Marie Nitschke

My day job is being a programmer for the University of Wisconsin Survey Center. I handle the technical aspects of developing survey tools for web-based, phone and in-person surveys, plus monitor data collection, scrub the data and provide it to the client in usable form.

A lot of our work is done for the University of Wisconsin and we are starting to collaborate more with researchers at the UW Hospital, but we also handle research assignments for groups around the world and are known for excellence in survey data, especially longitudinal studies. We have a reputation for taking a holistic approach to data analysis and delivering insights that go beyond the numbers. This is an especially important differentiator at a time when so much data is Internet-based: we look at the sociology behind the figures.

A “fun fact” about our office is that we did the data collection for the book Evicted.

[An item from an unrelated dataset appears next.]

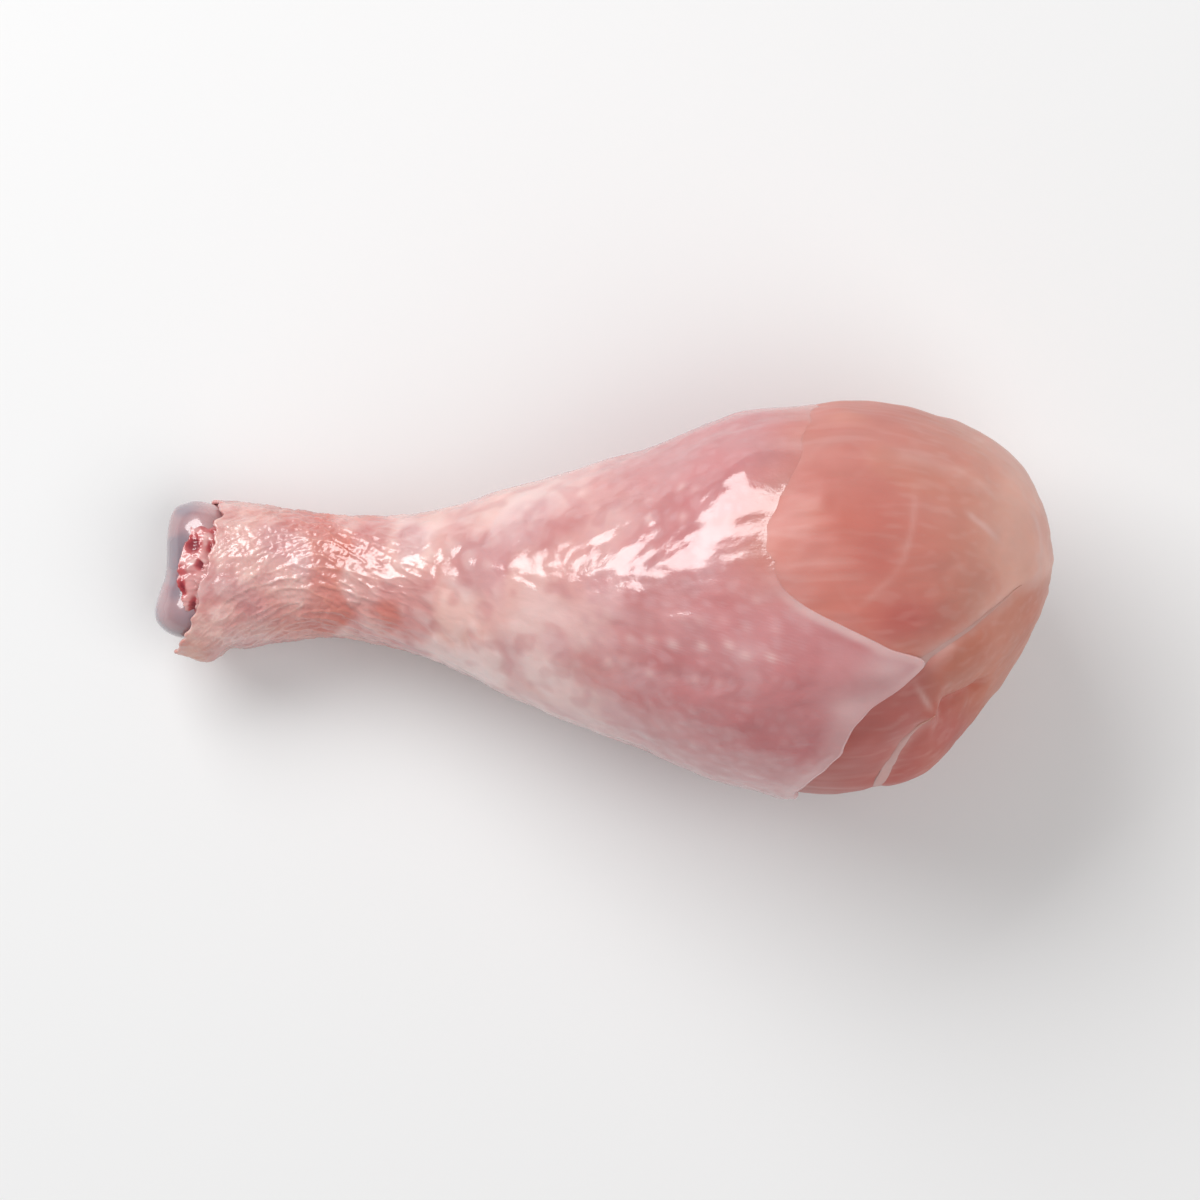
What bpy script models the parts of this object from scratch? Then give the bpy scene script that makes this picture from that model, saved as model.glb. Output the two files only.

My most memorable caffeine is the egg coffee I consumed on a recent trip to Vietnam—I highly recommend both the country and the egg coffee!

My husband and I were on a kayaking excursion and two of the women on the trip were talking about how they hoped we’d get back in time for them to get another egg coffee. We’d seen this item on various menus but had no idea of what it was and the name wasn’t very encouraging! Based on the enthusiasm of these women, we decided to give it a try and I’m so glad we did. Egg coffee is basically liquid tiramisu—frothy, creamy beautifulness topped by the best whipped cream you’ve ever had. It appears to be a specialty that’s only found in North Vietnam—as we traveled south no one knew what it was.

I thought about trying to duplicate it at home, but decided I’d rather just savor it as a beautiful, shiny memory.

My current caffeine of choice is simply a light roast coffee, served black. I went through the standard college pathway to drinking coffee: Folgers (before I knew better), with milk and sugar to deal with the taste, and a gradual move to plain “good coffee.”

My favorite place for caffeine is Colectivo Coffee on Monroe. It’s an easy walk from my house and my husband and I like to go there to plan future adventures. Next up: a garden!

 The person I’d love to share a cup of caffeine with is Judy Faulkner, the founder and CEO of Epic Systems. As a woman working in tech, I’m amazed at all she accomplished at a time when it was very difficult for women to establish themselves in this field. And I’m in awe of the many skills she brought to the success of Epic—her programming and software development abilities plus her savvy in building the business.

I love all the ways she works to make Epic a good corporate citizen—her commitment to renewable energy, the efforts to get food from the Epic cafeteria out to food pantries, the fact that each employee gets a certain amount of money to earmark for the charity of their choice and that they can choose to use their sabbatical to do service work. I think she’s just a fantastic person.

World problem that could be solved with the right amount of caffeine:  Reducing waste. I recently read a book, Zero Waste Home by Bea Johnson, that’s really gotten me thinking about the impact our lifestyle choices have on the world. More education would allow each of us to understand our role and the difference we can make by cutting the amount of waste we generate.